Weniger Duell, mehr Sicht auf Details

  28.07.2020 Saanenmöser

Der «Bärgsummer» im Lochstafel läuft auf Hochtouren. Die Schauspielprofis improvisierten am vergangenen Donnerstagabend zum Thema «Saaneland u Simmetal – die Gemeinden im Fokus». Mit unerschöpflicher Fantasie machten sie daraus einen amüsanten Theaterabend.

JENNY STERCHI
Niggi Hégelé und Simone Schwegler begegneten dem hin und wieder bewegten Verhältnis zwischen den Gemeinden im Obersimmental und Saanenland auf eine unerwartet komische Weise. Die beiden Schauspieler des Zürcher Theaters «anundpfirsich» verpackten die kleinen Problematiken in Schauspiel und etwas anders erzählten Geschichten. Wie an allen Theaterabenden im Lochstafel, die der «Bärgsummer» bisher präsentierte, war das Publikum Teil des Programms.

Eine Bildergeschichte
Die Hauptaufgabe des Publikums bestand an diesem Abend darin, eine zufällige Auswahl aus 70 Fotos zu treffen. Auf den Bildern hatten die beiden Protagonisten auf ihren Streifzügen durchs Obersimmental und Saanenland eher unauffällige Sujets eingefangen. Schriftzüge an Geschäften, Hinweistafeln, Vorgärten und sogar Strassenbeläge wurden zu Bildmotiven. Während die Zuschauerinnen und Zuschauer noch über den Aufnahmeort rätselten, erfand das Schauspielduo zu den zunächst unspektakulären Aufnahmen die fantasievollsten und wunderbarsten Erzählungen. Szenisch dargestellt oder als im Wechsel erzählte Geschichten wurden die Bilder Bestandteil des Theaters. Eine improvisierte Nachrichtensendung, die mit den Aufnahmen illustriert wurde, sorgte für spontanen Applaus und Gelächter im Publikum.

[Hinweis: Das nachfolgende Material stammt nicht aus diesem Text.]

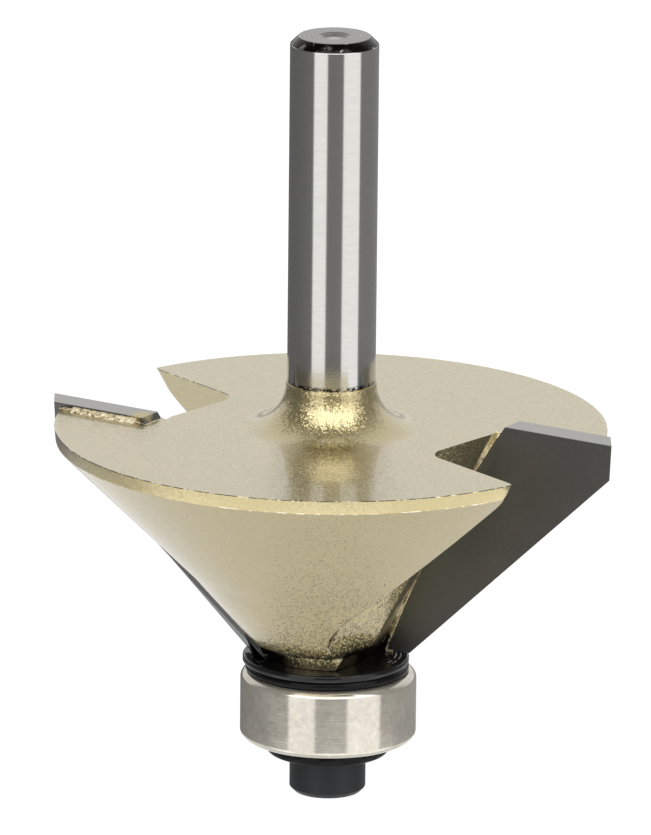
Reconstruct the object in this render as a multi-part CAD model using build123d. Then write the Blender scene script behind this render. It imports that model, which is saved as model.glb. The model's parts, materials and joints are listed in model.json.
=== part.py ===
from build123d import *

import os
from math import copysign, cos, radians, sin, sqrt, tan

# A 45 degree chamfer router bit that stands on the head of its pilot screw.
# Millimetres, +Z up along the spindle axis, origin under the screw head.

# Shank
shank_diameter = 6.35
shank_length = 25.4
shank_chamfer = 0.6
centre_hole_diameter = 2.2
centre_hole_angle = 120.0

# Cutter body: a disc over a steep cone, with a boss below and a neck above
body_diameter = 39.66
body_height = 15.8
rim_height = 1.0
rim_taper = 0.1
cone_angle = 45.0
throat_height = 5.2
throat_angle = 40.7
boss_diameter = 9.3
boss_height = 1.22
neck_diameter = 6.5
neck_height = 3.3

# Chip gullets: plan angles are measured from the right-hand tip's side
cutter_count = 2
gullet_root_distance = 10.05
gullet_root_azimuth = -46.6
gullet_root_radius = 1.8
gullet_front_direction = -52.2
gullet_nose_radius = 0.9
gullet_nose_overrun = 0.35
gullet_floor_direction = 49.3
gullet_floor_width = 7.1
gullet_ledge_direction = 71.0
gullet_ridge_radius = 1.6
gullet_lean = 27.9
gullet_lean_azimuth = 2.2

# Carbide tips
tip_overhang = 1.12
tip_face_direction = -32.1
tip_face_setback = 5.18
tip_lean = 8.5
tip_thickness = 2.0
tip_stand_up = 0.44
tip_land_height = 2.47
tip_end_clearance = 0.16
tip_top_width = 8.88
tip_end_width = 2.21
tip_inner_bow = 0.6
tip_flank_relief = 1.3
braze_thickness = 0.12
bead_width = 0.5
bead_height = 0.32
bead_end_gap = 0.5

# Pilot ball bearing, three sixteenths by one half inch
bearing_bore = 4.7625
bearing_diameter = 12.7
bearing_width = 4.978
bearing_chamfer = 0.36
inner_ring_diameter = 7.0
outer_ring_bore = 10.3
ball_diameter = 2.381
ball_count = 7
ball_sides = 6
ball_pitch_diameter = 8.73
race_conformity = 0.525
race_sides = 6
ball_clearance = 0.02
cage_wall = 0.98
cage_back = 0.26
cage_prong = 0.3
cage_ball_clearance = 0.1
shield_thickness = 0.2
shield_recess = 0.15
shield_gap = 0.1

# Spigot that carries the bearing
spigot_clearance = 0.012
spigot_short_of_washer = 0.3
spigot_chamfer = 0.25
screw_hole_extra = 1.5
drill_point_angle = 118.0

# Washers on the spigot
dust_shield_diameter = 12.0
dust_shield_thickness = 0.5
dust_shield_edge = 0.1
dust_shield_shift = 0.2
seal_washer_diameter = 11.8
seal_washer_thickness = 0.58
seal_washer_edge = 0.22
seal_washer_hub = 0.12
seal_washer_hub_diameter = 6.8
seal_washer_shift = 0.1
washer_bore_clearance = 0.25
retaining_washer_diameter = 8.8
retaining_washer_bore = 3.2
retaining_washer_thickness = 1.1
retaining_washer_edge = 0.1

# Cap screw
screw_diameter = 3.0
screw_length = 8.0
screw_head_diameter = 5.5
screw_head_height = 3.0
screw_head_edge = 0.35
screw_socket_flats = 2.5
screw_socket_depth = 1.5
screw_end_chamfer = 0.3
thread_clearance = 0.02

# Heights that follow from the stack, from the screw head up
z_washer = screw_head_height
z_bearing = z_washer + retaining_washer_thickness
z_bearing_top = z_bearing + bearing_width
z_seal = z_bearing_top + seal_washer_hub
z_dust_shield = z_seal + seal_washer_thickness
z_boss = z_dust_shield + dust_shield_thickness
z_cone = z_boss + boss_height
z_disc = z_cone + body_height
z_neck = z_disc + neck_height
z_shank = z_neck + shank_length
z_ball = z_bearing + bearing_width / 2
z_tip = z_disc + tip_stand_up
z_tip_end = z_boss + tip_end_clearance

cutting_diameter = body_diameter + 2 * tip_overhang
tip_height = z_tip - z_tip_end
beyond = 2 * body_diameter

spigot_radius = bearing_bore / 2 - spigot_clearance
washer_bore_radius = spigot_radius + washer_bore_clearance
pitch_radius = ball_pitch_diameter / 2
groove_radius = race_conformity * ball_diameter
groove_offset = ball_diameter / 2 + ball_clearance / 2 - groove_radius


def turned(*outline):
    """Solid of revolution about Z from a closed outline of radius and height."""
    return revolve(make_face(Plane.XZ * Polyline(*outline, close=True)), Axis.Z)


def direction(angle):
    """Unit vector in plan at an angle from +X."""
    return Vector(cos(radians(angle)), sin(radians(angle)), 0)


def height_vector(z):
    """Vector straight up to a height."""
    return Vector(0, 0, z)


def washer(inner, outer, sharp, rolled, edge):
    """Stamped ring between the heights of its sharp face and its rolled-over face."""
    rolled_start = rolled - copysign(edge, rolled - sharp)
    return turned(
        (inner, sharp),
        (outer, sharp),
        (outer, rolled_start),
        (outer - edge, rolled),
        (inner, rolled),
    )


# Plane of a tip's cutting face, leaning back with height
face_along = direction(tip_face_direction)
face_behind = direction(tip_face_direction + 90)
face_front = -cos(radians(tip_lean)) * face_behind + sin(radians(tip_lean)) * height_vector(1)
face_plane = Plane(
    origin=tip_face_setback * face_behind + height_vector(z_disc),
    x_dir=face_along,
    z_dir=face_front,
)


def on_face(reach, z):
    """Point of the face plane at a reach along it and a height."""
    return (reach, (z - z_disc) / cos(radians(tip_lean)))


def face_reach(radius, z):
    """Reach along the face plane where it meets a radius at a height."""
    setback = tip_face_setback + (z - z_disc) * tan(radians(tip_lean))
    return sqrt(radius**2 - setback**2)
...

Die Schauspieler hielten, was das Programm versprach: «Die hiesigen Besonderheiten aus einem ganz anderen Blickwinkel betrachtet.»

Die Kunst der subtilen Botschaft
Die spontan erdachten Geschichten, ausgeschmückt mit vielen Details, kamen unpolitisch und unterhaltsam daher. Aber wer wollte, konnte auch die Aussagen zwischen den Zeilen heraushören.

Im Publikum befanden sich aktuell amtierende und ehemalige Gemeinderatsmitglieder von Saanen und Zweisimmen. Zu Beginn vielleicht von dem einen oder anderen noch genauer beobachtet, war jedoch schnell klar, dass ihre Positionen in der lokalpolitischen Landschaft ganz und gar nicht im Vordergrund standen. Vielmehr wurden Unauffälligkeiten, wie die verwitterten Figuren eines Vorgartens, für den Ausgangspunkt einer Bundesratsreise genutzt.

Ein etwas anderer Blick
Simone Schwegler und Niggi Hégelé kannten das Obersimmental und das Saanenland bis zu ihrem Engagement für den «Bärgsummer» nicht. Der unvoreingenommene Blick auf die Regionen und ihre Bewohner mache, so Hégelé, diese Programme möglich. «Die Besucher haben ein anderes, umfassendes Vorwissen und entsprechende Erwartungen», erklärte Hégelé auf Anfrage nach der Vorstellung. «Es ist erstaunlich und manchmal sogar ein bisschen unglaublich, aber zum Teil nehmen wir die bestehenden Reibungspunkte zwischen zwei Gemeinden beim genauen Hinsehen schon wahr, ohne dass uns jemand davon erzählen muss.» Das Konzept haben die Improvisationsprofis bereits in anderen Regionen auf dem Programm gehabt. «Es funktioniert eigentlich überall ähnlich. So sparsam die Rückmeldungen aus dem Publikum auch sind, du kannst immer etwas mehr wahrnehmen, als sie sagen.» In erster Linie wollen sie das Publikum jedoch unterhalten, indem sie lokale Gegebenheiten mit kreativen Zusätzen und viel Fantasie verbinden.

«Bärgsummer» dauert an
Es wird auch diesen Donnerstag eine Vorstellung mit dem Titel «Saaneland u Simmetal – die Gemeinden im Fokus» geben. Sie wird jedoch ganz sicher nicht identisch mit jener der letzten Woche sein. Denn das Schauspielduo Simone Schwegler und Niggi Hégelé haben ihren Schauspielauftrag im Lochstafel an zwei Kollegen von «anundpfirsich» übergeben. Sie übernehmen die schauspielerische Leitung beim «Bärgsummer» und werden den Theaterwanderungen, der «Gschichte-Chischte» und den Abendshows ihre ganz eigene, improvisierte Note verleihen.